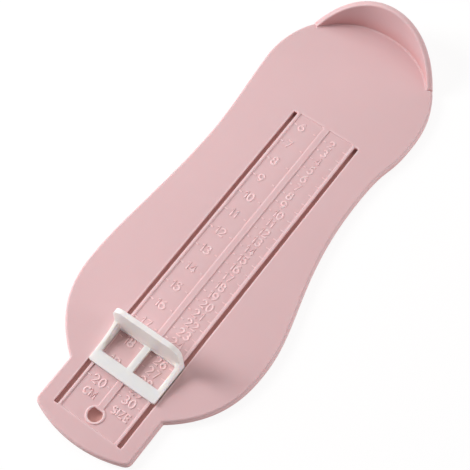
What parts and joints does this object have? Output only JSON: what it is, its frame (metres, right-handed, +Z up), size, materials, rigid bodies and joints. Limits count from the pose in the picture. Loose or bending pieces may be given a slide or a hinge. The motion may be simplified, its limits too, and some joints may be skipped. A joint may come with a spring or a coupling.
{
  "type": "foot measuring device",
  "caption": "Shallow sole-shaped plate with a raised heel stop, a raised centimetre scale between slots, and a toe stop that slides along it to read a child's foot length.",
  "frame": {"origin": "middle of the footprint's box, on the surface the plate stands on", "axes": "+Y from heel to toe, +X towards the centimetre figures, +Z up"},
  "size_m": [0.0874, 0.2278, 0.0223],
  "materials": {
    "pink_plastic": "satin moulded ABS in dusty pink",
    "white_plastic": "satin moulded ABS in warm white"
  },
  "bodies": {
    "plate": {"foot_plate": "pink_plastic"},
    "slider": {"toe_stop_slider": "white_plastic", "slider_keeper": "white_plastic"}
  },
  "joints": [
    {"name": "toe_stop_slide", "type": "slide", "parent": "plate", "child": "slider", "axis": [0, 1, 0], "range_m": [-0.1203, 0.0241]}
  ]
}
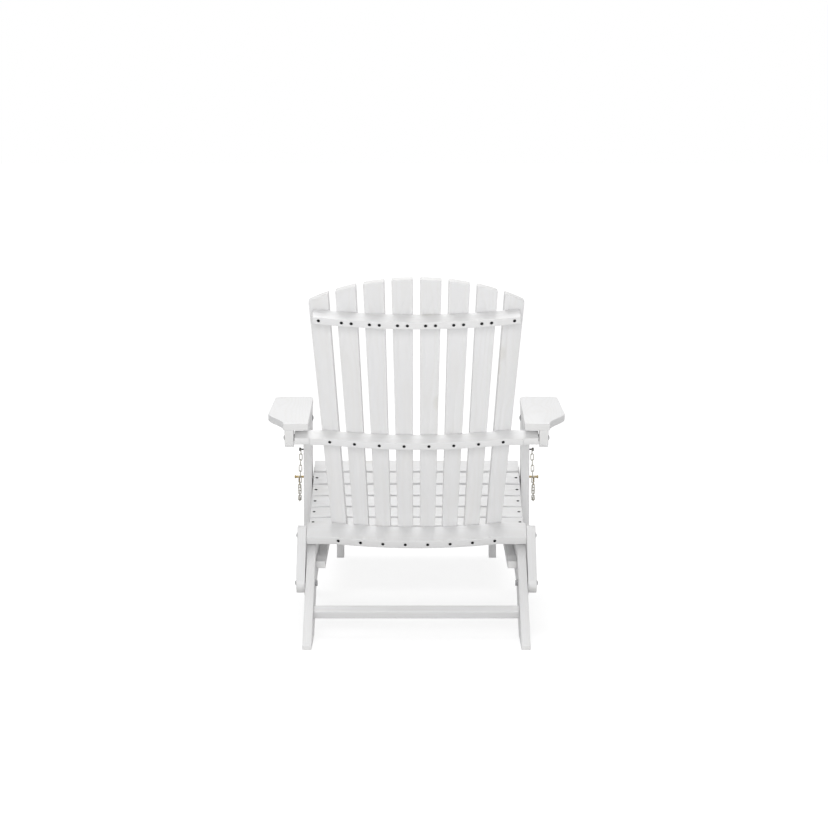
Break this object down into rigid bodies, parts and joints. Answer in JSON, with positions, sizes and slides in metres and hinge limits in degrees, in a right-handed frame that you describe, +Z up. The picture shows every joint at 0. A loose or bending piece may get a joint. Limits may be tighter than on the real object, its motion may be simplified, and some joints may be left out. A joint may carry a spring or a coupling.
{
  "type": "folding slatted garden lounge chair",
  "caption": "White painted wooden folding lounge chair with a curved fan back, wide arms, contoured slatted seat, lock pins on chains and a pull-out footrest.",
  "frame": {"origin": "middle of the bounding box on the floor, with the footrest pulled out", "axes": "+Z up, the chair faces -Y with its footrest, +X is the sitter's left"},
  "size_m": [0.75, 1.235, 0.8918],
  "materials": {
    "white": "white paint, satin",
    "shaded": "white paint, satin",
    "steel": "dull steel",
    "black": "black screws",
    "zinc": "yellow zinc"
  },
  "bodies": {
    "frame": {"stringer_left": "white", "stringer_right": "white", "rear_stretcher": "shaded", "seat_slat_1": "white", "seat_slat_2": "white", "seat_slat_3": "white", "seat_slat_4": "white", "seat_slat_5": "white", "seat_slat_6": "white", "footrest_runner_left": "white", "footrest_runner_right": "white", "frame_screws": "black", "frame_bolts": "steel"},
    "back": {"lower_rail": "white", "arm_rail": "white", "upper_rail": "white", "back_slat_1": "white", "back_slat_2": "white", "back_slat_3": "white", "back_slat_4": "white", "back_slat_5": "white", "back_slat_6": "white", "back_slat_7": "white", "back_slat_8": "white", "back_screws": "black", "back_bolts": "steel"},
    "footrest": {"footrest_rail_left": "white", "footrest_rail_right": "white", "footrest_leg_left": "shaded", "footrest_leg_right": "shaded", "footrest_slat_1": "white", "footrest_slat_2": "white", "footrest_slat_3": "white", "footrest_slat_4": "white", "footrest_slat_5": "white", "footrest_slat_6": "white", "footrest_slat_7": "white", "footrest_screws": "black"},
    "link_left": {"link_left": "white"},
    "leg_left": {"front_leg_left": "white", "leg_fittings_left": "steel", "chain_left": "steel"},
    "arm_left": {"arm_left": "white", "rear_cheek_left": "white", "front_cheek_left": "white", "arm_bolt_left": "steel"},
    "pin_left": {"lock_pin_left": "zinc"},
    "link_right": {"link_right": "white"},
    "leg_right": {"front_leg_right": "white", "leg_fittings_right": "steel", "chain_right": "steel"},
    "arm_right": {"arm_right": "white", "rear_cheek_right": "white", "front_cheek_right": "white", "arm_bolt_right": "steel"},
    "pin_right": {"lock_pin_right": "zinc"}
  },
  "joints": [
    {"name": "link_turn_left", "type": "hinge", "parent": "frame", "child": "link_left", "pos_m": [0.287, 0.3875, 0.1185], "axis": [-1, 0, 0], "range_deg": [0, 30.01]},
    {"name": "leg_turn_left", "type": "hinge", "parent": "frame", "child": "leg_left", "pos_m": [0.287, -0.0725, 0.178], "axis": [1, 0, 0], "range_deg": [0, 65.63]},
    {"name": "link_turn_right", "type": "hinge", "parent": "frame", "child": "link_right", "pos_m": [-0.287, 0.3875, 0.1185], "axis": [-1, 0, 0], "range_deg": [0, 30.01]},
    {"name": "leg_turn_right", "type": "hinge", "parent": "frame", "child": "leg_right", "pos_m": [-0.287, -0.0725, 0.178], "axis": [1, 0, 0], "range_deg": [0, 65.63]},
    {"name": "back_fold", "type": "hinge", "parent": "link_left", "child": "back", "pos_m": [0, 0.30712, 0.22412], "axis": [1, 0, 0], "range_deg": [0, 114]},
    {"name": "arm_turn_left", "type": "hinge", "parent": "back", "child": "arm_left", "pos_m": [0.313, 0.3938, 0.48358], "axis": [-1, 0, 0], "range_deg": [0, 77.53]},
    {"name": "pin_draw_left", "type": "slide", "parent": "leg_left", "child": "pin_left", "axis": [1, 0, 0], "range_m": [-0.012, 0.03], "deforming": ["chain_left"]},
    {"name": "arm_turn_right", "type": "hinge", "parent": "back", "child": "arm_right", "pos_m": [-0.313, 0.3938, 0.48358], "axis": [-1, 0, 0], "range_deg": [0, 77.53]},
    {"name": "pin_draw_right", "type": "slide", "parent": "leg_right", "child": "pin_right", "axis": [-1, 0, 0], "range_m": [-0.012, 0.03], "deforming": ["chain_right"]},
    {"name": "footrest_slide", "type": "slide", "parent": "frame", "child": "footrest", "axis": [0, 1, 0], "range_m": [0, 0.38]}
  ],
  "couplings": [
    {"joint": "link_turn_left", "follows": "back_fold", "ratio": 0.26316},
    {"joint": "leg_turn_left", "follows": "back_fold", "ratio": 0.57563},
    {"joint": "arm_turn_left", "follows": "back_fold", "ratio": 0.68001},
    {"joint": "link_turn_right", "follows": "back_fold", "ratio": 0.26316},
    {"joint": "leg_turn_right", "follows": "back_fold", "ratio": 0.57563},
    {"joint": "arm_turn_right", "follows": "back_fold", "ratio": 0.68001}
  ]
}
○ ○ ○ ○ ○ ○ ○
## Exercise directions
Where does the word "JSON" appear in the listing? List each line that holds it.

## Finished answer
What parts and joints does this object have? Output only JSON: what it is, its frame (metres, right-handed, +Z up), size, materials, rigid bodies and joints. Limits count from the pose in the picture. Loose or bending pieces may be given a slide or a hinge. The motion may be simplified, its limits too, and some joints may be skipped. A joint may come with a spring or a coupling.
Break this object down into rigid bodies, parts and joints. Answer in JSON, with positions, sizes and slides in metres and hinge limits in degrees, in a right-handed frame that you describe, +Z up. The picture shows every joint at 0. A loose or bending piece may get a joint. Limits may be tighter than on the real object, its motion may be simplified, and some joints may be left out. A joint may carry a spring or a coupling.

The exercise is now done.